When you have taken the decision to stop production of a car which has become an icon, you’ve got to be especially clever in how you spin it… and how you take the fans with you, in anticipation - rather than disappointment and anger.
That’s exactly what Ford UK has done with a charming video to mark the “death” of the hugely well-liked Fiesta.
In line with the way the world is changing, Ford UK has recognised two things: that small, petrol-powered hatchbacks are yesterday’s automotive news. Families these days want SUVs and the world is moving toward electric vehicles.
Ford’s video is narrated by Grandad, as he reads to his grandson the story of My Little Family Car. From the child’s storybook intro, we see the various iterations of the car, which debuted in 1976 and was Ford’s first mass-production front-wheel-drive car and went on to become the global giant’s third-best seller in history.
It wasn’t a big car, it wasn’t a fancy car, the story goes, but it was a car for the people. It became part of the family
Grandad says it sometimes went fast (as in the successful rally cars) and sometimes it went slow (as when Mum fetched the kids). But, “It always, always went…”
But one day it didn’t. Not because it wouldn’t. Not because it couldn’t. But, says grandad, because its job was done.
They both say “thank you little car” and then “Goodnight Fiesta”, where the final scene is the old parked next to the new, which is plugged in. It’s the future.
What a wonderful, and emotional way to gently say out with the old and in with the new.
I may be a bit sentimental. Over the years, our family has made many emotional bonds with cars. And Ford has been one of the brands which is part of our family history – from my mother’s speed demon days in her brother’s Ford V8, to my first car (a Cortina GT), my sister’s first (an Escort 1300 Super) to the Fiesta we got for my daughter as a student car; right up to the newer Fiesta she now drives – and the most recent addition, the Kuga bought by my son and his wife.
I make no apologies for sending the Orchid this week to Ford UK – this is going viral and we all know the Internet is no respecter of international boundaries. This is great advertising because it helps solidify the bond between the customer and the product.
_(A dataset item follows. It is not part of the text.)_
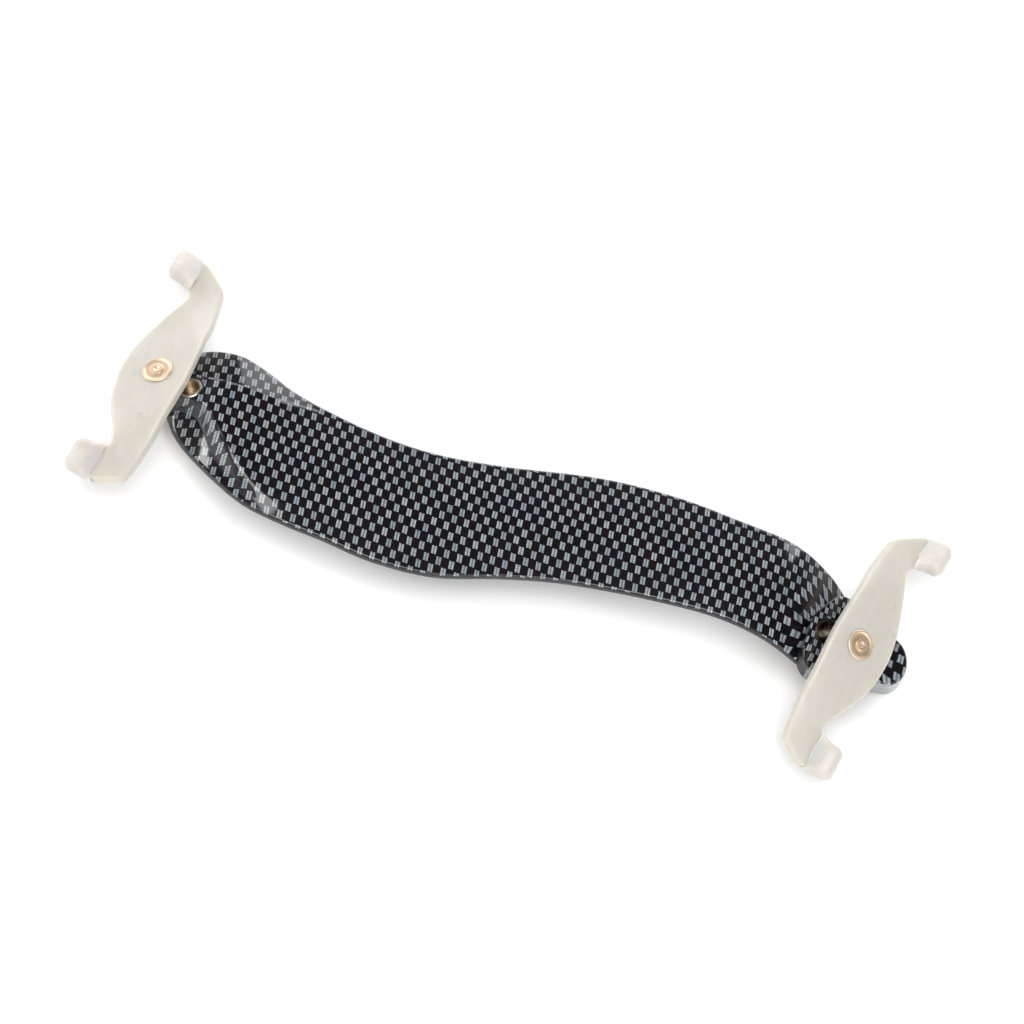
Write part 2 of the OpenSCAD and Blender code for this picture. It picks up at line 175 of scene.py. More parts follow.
def shade(obj, angle=32):
    """Smooth shading, with edges sharper than angle left crisp."""
    mesh = obj.data
    mesh.polygons.foreach_set("use_smooth", [True] * len(mesh.polygons))
    faces_of = {}
    for p in mesh.polygons:
        for k in p.edge_keys:
            faces_of.setdefault(k, []).append(p.index)
    limit = math.cos(math.radians(angle))
    normals = [p.normal.copy() for p in mesh.polygons]
    for e in mesh.edges:
        f = faces_of.get(e.key, [])
        e.use_edge_sharp = len(f) == 2 and normals[f[0]].dot(normals[f[1]]) < limit
    mesh.update()
    return obj


def angles(n):
    return [2 * math.pi * i / n for i in range(n)]


def circle(r, z, n):
    return [(r * math.cos(a), r * math.sin(a), z) for a in angles(n)]


def grid(rings, closed_ends=True):
    """Vertices and faces through rings of equal length; the ends are n-gons."""
    n, m = len(rings[0]), len(rings)
    verts = [p for r in rings for p in r]
    faces = []
    for j in range(m - 1):
        for i in range(n):
            k = (i + 1) % n
            faces.append((j * n + i, (j + 1) * n + i, (j + 1) * n + k, j * n + k))
    if closed_ends:
        faces.append(tuple(range(n)))
        faces.append(tuple(range(m * n - 1, (m - 1) * n - 1, -1)))
    return verts, faces


def loft(name, rings, matrix=Matrix.Translation(SHIFT)):
    obj = make(name, *grid(rings), matrix)
    outward(obj)
    return obj


def outward(obj):
    """Turns every face of a closed mesh outwards."""
    bm = bmesh.new()
    bm.from_mesh(obj.data)
    bmesh.ops.recalc_face_normals(bm, faces=bm.faces)
    bm.to_mesh(obj.data)
    bm.free()


def settle(obj):
    """Applies the object's modifiers to its mesh."""
    bpy.context.view_layer.update()
    dg = bpy.context.evaluated_depsgraph_get()
    mesh = bpy.data.meshes.new_from_object(obj.evaluated_get(dg))
    obj.modifiers.clear()
    obj.data = mesh


def boolean(obj, tool, how):
    """Joins tool to obj, or cuts it out of obj; the tool is used up."""
    mod = obj.modifiers.new("cut", "BOOLEAN")
    mod.operation, mod.solver, mod.object = how, "EXACT", tool
    settle(obj)
    bpy.data.objects.remove(tool)


def lathe(name, profile, matrix, n=96, wobble=None):
    """Closed solid of revolution; profile is a closed loop of (radius, z)."""
    rings = []
    for a in angles(n):
        row = [(r + (wobble(a, r) if wobble else 0), z) for r, z in profile]
        rings.append([(r * math.cos(a), r * math.sin(a), z) for r, z in row])
    m = len(profile)
    verts = [p for r in rings for p in r]
    faces = []
    for j in range(n):
        for i in range(m):
            k, l = (i + 1) % m, (j + 1) % n
            faces.append((j * m + i, l * m + i, l * m + k, j * m + k))
    obj = make(name, verts, faces, matrix)
    outward(obj)
    return obj


def thread(z, a, low, high):
    """Radius of a helical thread between the radii low and high, with flattened tops."""
    t = (z / PITCH - a / (2 * math.pi)) % 1
    ramp = 1 - abs(2 * t - 1)
    return mix(low, high, min(max((ramp - 0.12) * 1.35, 0), 1))


def rod(name, z0, z1, matrix, top, n=60):
    """Threaded rod from z0 to z1, closed by a chamfered end below and the profile top above."""
    rings = [circle(0.9, z0, n)]
    steps = int((z1 - z0) / 0.08)
    for j in range(steps + 1):
        z = mix(z0, z1, j / steps)
        chamfer = 1.7 + (z - z0) * 0.8
        radii = [min(thread(z, a, SCREW_ROOT, SCREW_CREST), chamfer) for a in angles(n)]
        rings.append([(r * math.cos(a), r * math.sin(a), z + 0.001)
                      for r, a in zip(radii, angles(n))])
    rings += [circle(r, z, n) for r, z in top]
    return loft(name, rings, matrix)


# ---- materials ----

# How far light scatters in the milky plastics, in metres
SCATTER = 0.003


def nodes_of(name):
    """New material with its node tree and its main shader."""
    mat = bpy.data.materials.new(name)
    mat.use_nodes = True
    tree = mat.node_tree
    return mat, tree, tree.nodes["Principled BSDF"]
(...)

Make a strong emotional connection with your customer – and back that up with a reliable product – and the chances are good you’ll have them for life.
Well done, Ford.
While the e-tolls debacle showed the power of protest (after the longest consumer boycott in South African history), it was also a case study of how not to market a sensitive or possibly controversial product.
I have no idea which agencies advised the SA National Roads Agency (Sanral), but hopefully, they would have advised then CEO, the arrogant Nazir Alli, to go easy and gently…you catch more flies with honey than with vinegar, they should have told him. He would have ignored them anyway and in his know-it-all way, tried to force the projects down the throats of Gauteng motorists.
What you should have realised, Sanral and Alli, was that you were effectively proposing double taxation by getting people to pay again for road infrastructure they have already paid for through taxes.
What you should have done, slowly and years ahead of time, was to prepare people for what was coming by telling them South Africa was going to be on the international stage at World Cop 2010 and we should show everyone how we can be a First World nation.
Then, you should have gradually revealed to people that it would be their patriotic duty to fund these roads…. but with such low charges, they would barely notice. Putting up toll gantries and levying huge fees was not the way. Had you suggested to the public that a Gauteng-only fuel levy of 30 cents per litre would cover the costs, most people would have gone along with it. And, you would have paid off the roads by the end of 2020.
The lesson in the e-toll fiasco is that even governments have to market themselves to their citizens – and that marketing should not consist of running puff-piece adverts with photos of ministers. Engage marketing professionals to advise you – and we have plenty of them in this country.
To agencies pitching for government business – tell them straight. If you don’t chase the bucks, you could find yourself associated with any failures your client is involved in.
In the meantime, Sanral, you get the Onion for arrogance.